At LSU, Daniels absolutely demolished SEC defenses on these exact throws with Malik Nabers and Brian Thomas Jr. The second play in the above clip could be ripped right from the 2023 LSU film with Nabers in for the slot fade. That became McLaurin in the pros. Once he developed in college, Thomas was a lethal threat on the perimeter as a go-route threat. Daniels had eerily accurate ball placement to drop it into the bucket for the freakshow wideout as he ripped through secondaries on the boundary. No. 17 was a natural fit on the other end of those passes.

To bring it back to the route charts and the original point of this discussion, nothing with McLaurin changed. The evidence has been all over his film, proving that he not only gets open on go routes at the level of some of the elite receivers in the league, but he’s a pristine ball-winner in tight coverage. Every season I charted McLaurin for Reception Perception, he’s finished with a contested catch rate north of 75% and has been among the top-five finishers in multiple seasons.

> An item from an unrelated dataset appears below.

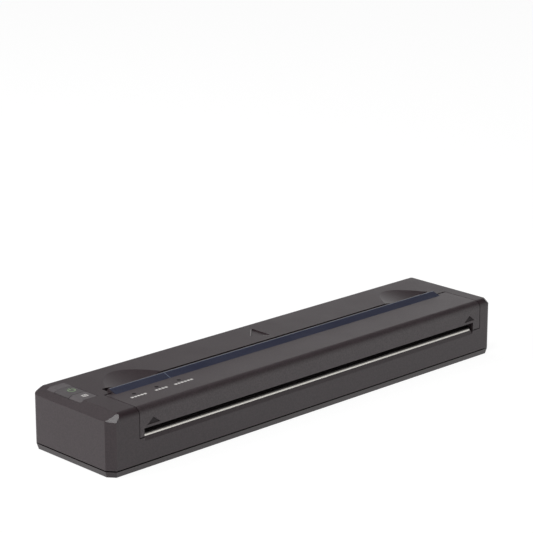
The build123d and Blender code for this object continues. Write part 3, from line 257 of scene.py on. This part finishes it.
# ---------------------------------------------------------------- materials
def moulded_plastic(name, colour, roughness=0.37, grain=2600.0):
    """Spark-eroded moulded plastic: a fine grain, a faint speckle and slow drifts of tone and gloss."""
    material, shader = principled(name, colour, roughness)
    fine = noise(material, grain, 2.0)
    specks = ramp(material, noise(material, grain * 0.55, 1.0), [
        (0.36, shade(colour, 0.82)),
        (0.5, colour),
        (0.66, shade(colour, 1.18)),
    ])
    drift = ramp(material, noise(material, 14.0, 2.0), [(0.3, (0.97, 0.97, 0.97)), (0.7, (1.0, 1.0, 1.0))])
    link(material, multiply(material, specks, drift), shader.inputs["Base Color"])
    gloss = span(material, noise(material, 60.0, 3.0), roughness - 0.015, roughness + 0.02)
    link(material, gloss, shader.inputs["Roughness"])
    bump(material, shader, fine, 0.35, 0.00004)
    return material


def satin_plastic(name, colour, roughness=0.3, coat=0.0):
    """Smoother plastic with faint handling marks in its gloss."""
    material, shader = principled(name, colour, roughness, coat=coat)
    marks = noise(material, 900.0, 2.0)
    tone = ramp(material, marks, [(0.3, shade(colour, 0.93)), (0.7, shade(colour, 1.06))])
    link(material, tone, shader.inputs["Base Color"])
    rub = noise(material, 240.0, 3.0, stretch=(0.2, 1.0, 1.0))
    link(material, span(material, rub, roughness - 0.05, roughness + 0.08), shader.inputs["Roughness"])
    bump(material, shader, noise(material, 1800.0, 1.0), 0.12, 0.00002)
    return material


def rubber(name, colour, roughness, ground=False):
    """Matt rubber; a ground roller also has fine rings round its axis."""
    material, shader = principled(name, colour, roughness, specular=0.3)
    stretch = (6.0, 0.05, 0.05) if ground else (1.0, 1.0, 1.0)
    rings = noise(material, 900.0, 3.0, stretch=stretch)
    dust = noise(material, 500.0, 4.0)
    tone = ramp(material, dust, [(0.35, shade(colour, 0.8)), (0.75, shade(colour, 1.5))])
    link(material, tone, shader.inputs["Base Color"])
    link(material, span(material, dust, roughness - 0.08, roughness + 0.08), shader.inputs["Roughness"])
    bump(material, shader, rings, 0.3, 0.00003)
    return material


def metal(name, colour, roughness, scale=1600.0):
    """Metal with a drawn or rolled grain along X and slow changes of tone."""
    material, shader = principled(name, colour, roughness, metallic=1.0)
    grain = noise(material, scale, 3.0, stretch=(0.04, 1.0, 1.0))
    cloud = noise(material, 90.0, 4.0)
    tone = ramp(material, cloud, [(0.3, shade(colour, 0.88)), (0.7, shade(colour, 1.12))])
    link(material, tone, shader.inputs["Base Color"])
    link(material, span(material, grain, roughness - 0.1, roughness + 0.12), shader.inputs["Roughness"])
    bump(material, shader, grain, 0.15, 0.00002)
    return material


def circuit_board(name, mask, copper):
    """Green solder mask over tracks that show as slightly lighter lines."""
    material, shader = principled(name, mask, 0.35)
    coordinates = add_node(material, "ShaderNodeTexCoord")
    tracks = add_node(material, "ShaderNodeTexBrick", offset=0.37, squash=0.6)
    tracks.inputs["Scale"].default_value = 130.0
    tracks.inputs["Mortar Size"].default_value = 0.05
    tracks.inputs["Color1"].default_value = (*mask, 1.0)
    tracks.inputs["Color2"].default_value = (*shade(mask, 0.8), 1.0)
    tracks.inputs["Mortar"].default_value = (*copper, 1.0)
    link(material, coordinates.outputs["Object"], tracks.inputs["Vector"])
    tone = ramp(material, noise(material, 70.0, 3.0), [(0.3, (0.85, 0.85, 0.85)), (0.7, (1.0, 1.0, 1.0))])
    link(material, multiply(material, tracks.outputs["Color"], tone), shader.inputs["Base Color"])
    link(material, span(material, noise(material, 300.0, 2.0), 0.28, 0.42), shader.inputs["Roughness"])
    bump(material, shader, tracks.outputs["Fac"], 0.3, 0.00004)
    return material


def ink(name, colour, roughness=0.45, glow=0.0, specular=0.5):
    """Printed mark or painted highlight, with the slightly uneven edge tone of pad printing; glow, where
    given, makes it shine by itself.
    """
    material, shader = principled(name, colour, roughness, specular=specular)
    tone = ramp(material, noise(material, 2200.0, 2.0), [(0.35, shade(colour, 0.82)), (0.6, colour)])
    link(material, tone, shader.inputs["Base Color"])
    if glow:
        shader.inputs["Emission Color"].default_value = (*colour, 1.0)
        shader.inputs["Emission Strength"].default_value = glow
    return material


def clear_lens(name, colour):
    """Smoked lens over an unlit light."""
    material, shader = principled(name, colour, 0.4, specular=0.15)
    tone = ramp(material, noise(material, 800.0, 1.0), [(0.3, shade(colour, 0.9)), (0.7, shade(colour, 1.1))])
    link(material, tone, shader.inputs["Base Color"])
    return material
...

Daniels’ willingness to let it rip on those vertical routes was just a gorgeous pairing with a receiver who brought Terry McLaurin’s strengths to the table.

McLaurin wasn’t just a wide receiver who escaped the quarterback wilderness. The passer who joined him on the journey out of it was a guy with a perfectly overlapping skill set. There are few things more beautiful in the sport than when two players who were just born to play together find their way to each other. Daniels found his in Washington while a high-end season was still waiting to be mined from the long-underrated McLaurin.

Almost every year, an undervalued veteran wide receiver goes overlooked by the public in the preseason. That player is almost always misunderstood and not adequately rated in the right tier because of the hyper-fixation on results-based stats that are influenced by surrounding variables. And when those previously hideous circumstances — whether it be a quarterback pairing, environment or both — change, that’s when the breakthrough season can occur.

This past season, that wideout was Terry McLaurin.